How Does Hockey Stick Flex Affect A Shot?
Stiffer sticks, as long as they still flex, will deliver a harder slapshot. Flex is important in the force of a shot because energy is stored in the flexed shaft and released when the stick moves forward and the flex unwinds and whips the puck. Too flexible is too mushy and absorbs too much of the shot. If you watch a slow motion video of a hockey stick shooting a puck, you’ll see the shaft flex a bit on impact. When it bends, energy is spring loaded into the shaft of the hockey stick and that energy is released upon the puck with the follow through. The force your body and arms put on the stick is the pounds of force, and that changes with the type of shot just like the pounds of force on your ankles changes between standing and running.

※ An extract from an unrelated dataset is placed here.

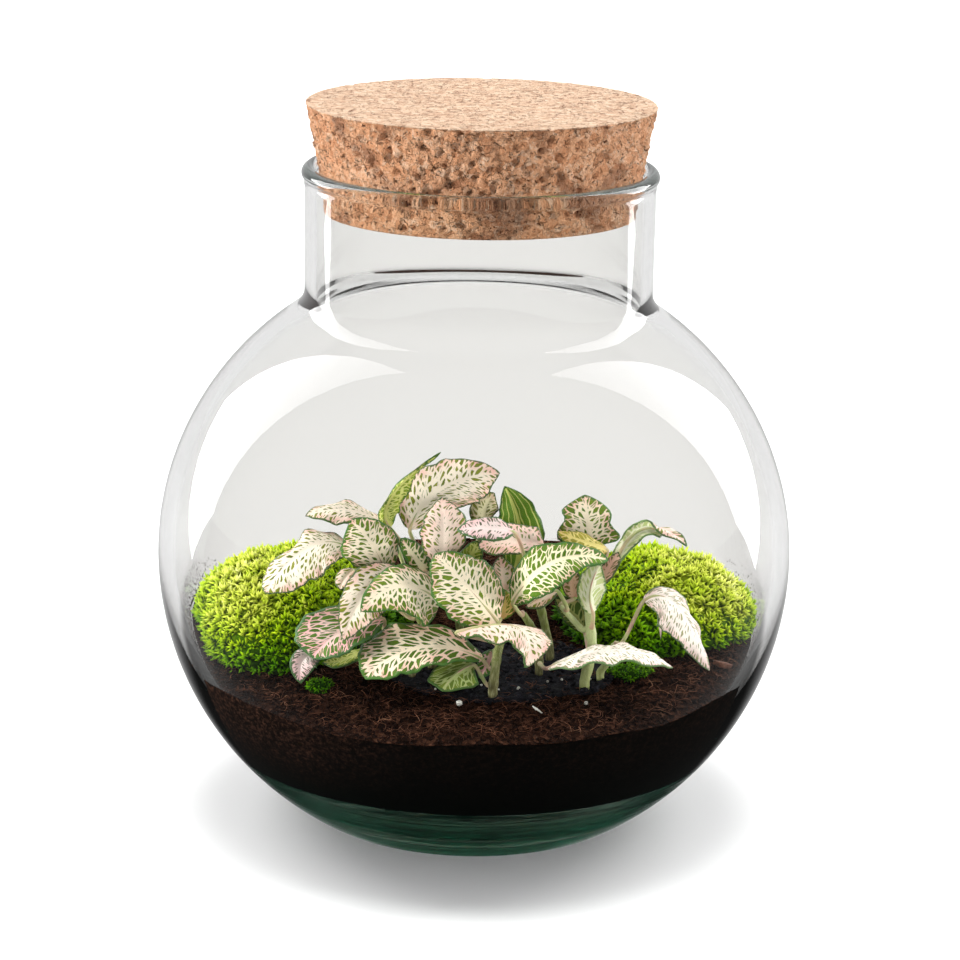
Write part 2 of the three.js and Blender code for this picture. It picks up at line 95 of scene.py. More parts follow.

For example, if a 100 pound person is standing, there’s 100 pounds of pressure on the ankles. If they jump or run they increase that force or pressure on the ankles significantly. The same applies to the hockey stick. More rigorous movement creates more force, pressure, or pounds per inch on the shaft of the hockey stick.
Using a stick that is too flexible will cause mushy sluggish stickhandling and weaker shots. Too stiff will also weaken shots because you won’t be able to get enough energy penned up on the flexed shaft.
Does Hockey Stick Construction Change The Flex?
No. Remember the flex rating is in pounds. 85 pounds are 85 pounds regardless of what material they’re applied to. Flex is the same regardless of what type materials are used to make a hockey stick. A wood stick with a flex of 100 has the same stiffness as a composite stick with a flex of 100. They both require 100 pounds of pressure to bend the hockey stick an inch.